Já creio tê-lo dito nas “páginas” deste órgão informativo: os cristãos não alimentam ódio por quem quer que seja, mas isso não impede, antes pelo contrário, que digam a verdade e defendam a vida integral daqueles que são vítimas de injustiças e atrocidades. Particularmente as cometidas, de modo logicamente ilógico, em nome das várias religiões que (ainda) não conhecem um Deus que Se ajoelha ante nós, numa humildade que não é degradação, mas o pináculo de uma universal oferta desarmada de amor.

Religiões essas que, ao revés, idolatram divindades que escorraçam o ser humano (que as fabricou) das escalas de valores que, devido a esse mesmo fabricar, têm no seu topo, não o amor altruísta feito generosidade, mas o poder egoísta tornado despotismo megalómano. “Cessando-se” a vida, só se cultiva aquela morte incapaz de responder aos apelos da bondade.

Pena é, neste sentido, que o Presidente da Turquia tenha preferido uma húbris imensurável que teria feito Édipo prantear, em vez de ler e interiorizar a revolucionária encíclica “Fratelli tutti” do venturoso Papa Francisco (perfeito conhecedor, naturalmente, do volume “A última Batalha” das “Crónicas de Narnia” de C S. Lewis).
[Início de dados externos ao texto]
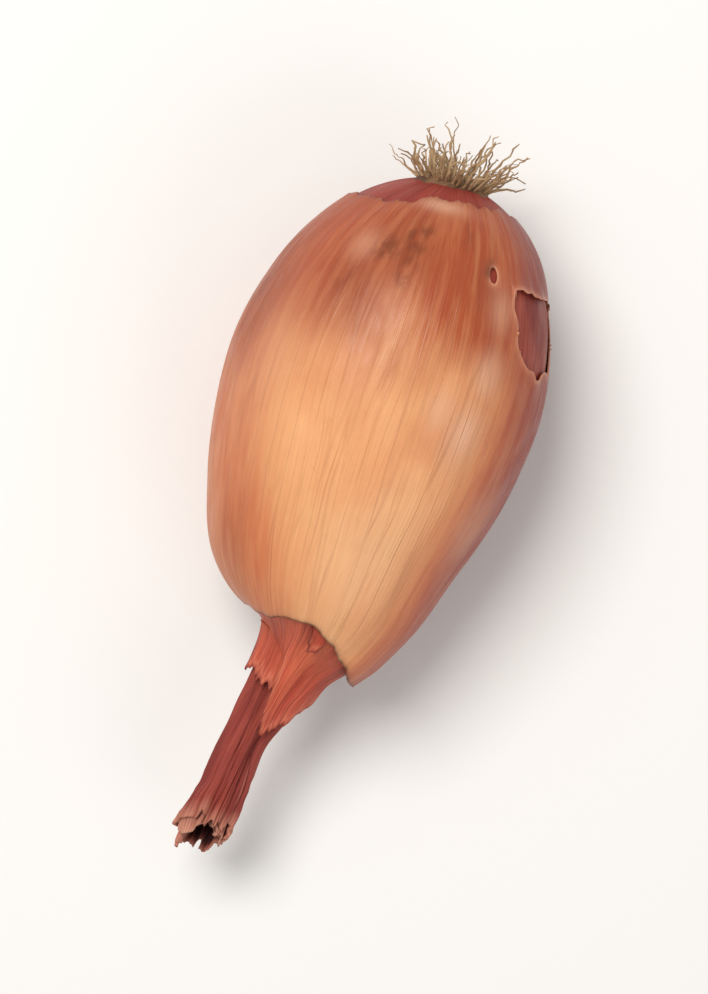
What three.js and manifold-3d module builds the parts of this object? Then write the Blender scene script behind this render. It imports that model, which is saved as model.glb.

Toda a evasão nunca é uma solução, até porque se as derrotas apenas “abatem”, já as vitórias, que não do amor, “destroem”.

Pena é, igualmente, que poucos sejam os católicos que a hajam estudado a fundo, quiçá por, estando embebidos nas coevas retóricas ideológicas, se tenham deparado (ao contactarem com as palavras soltas, fluídas e oscilantes de tal encíclica, a qual pode ser entendida como a expressão do mapeamento de uma profecia auto-consumadora), ante um mistério. Um mistério que entenderam, erradamente, como sendo um precipício de temor, e não, como deveriam ter vislumbrado, uma profundidade no amor. Mais uma vez se vê que uma das realidades mais tristes do Cristianismo é a tristeza da superficialidade espiritual. Mas antes isto do que o ódio destilado na Turquia.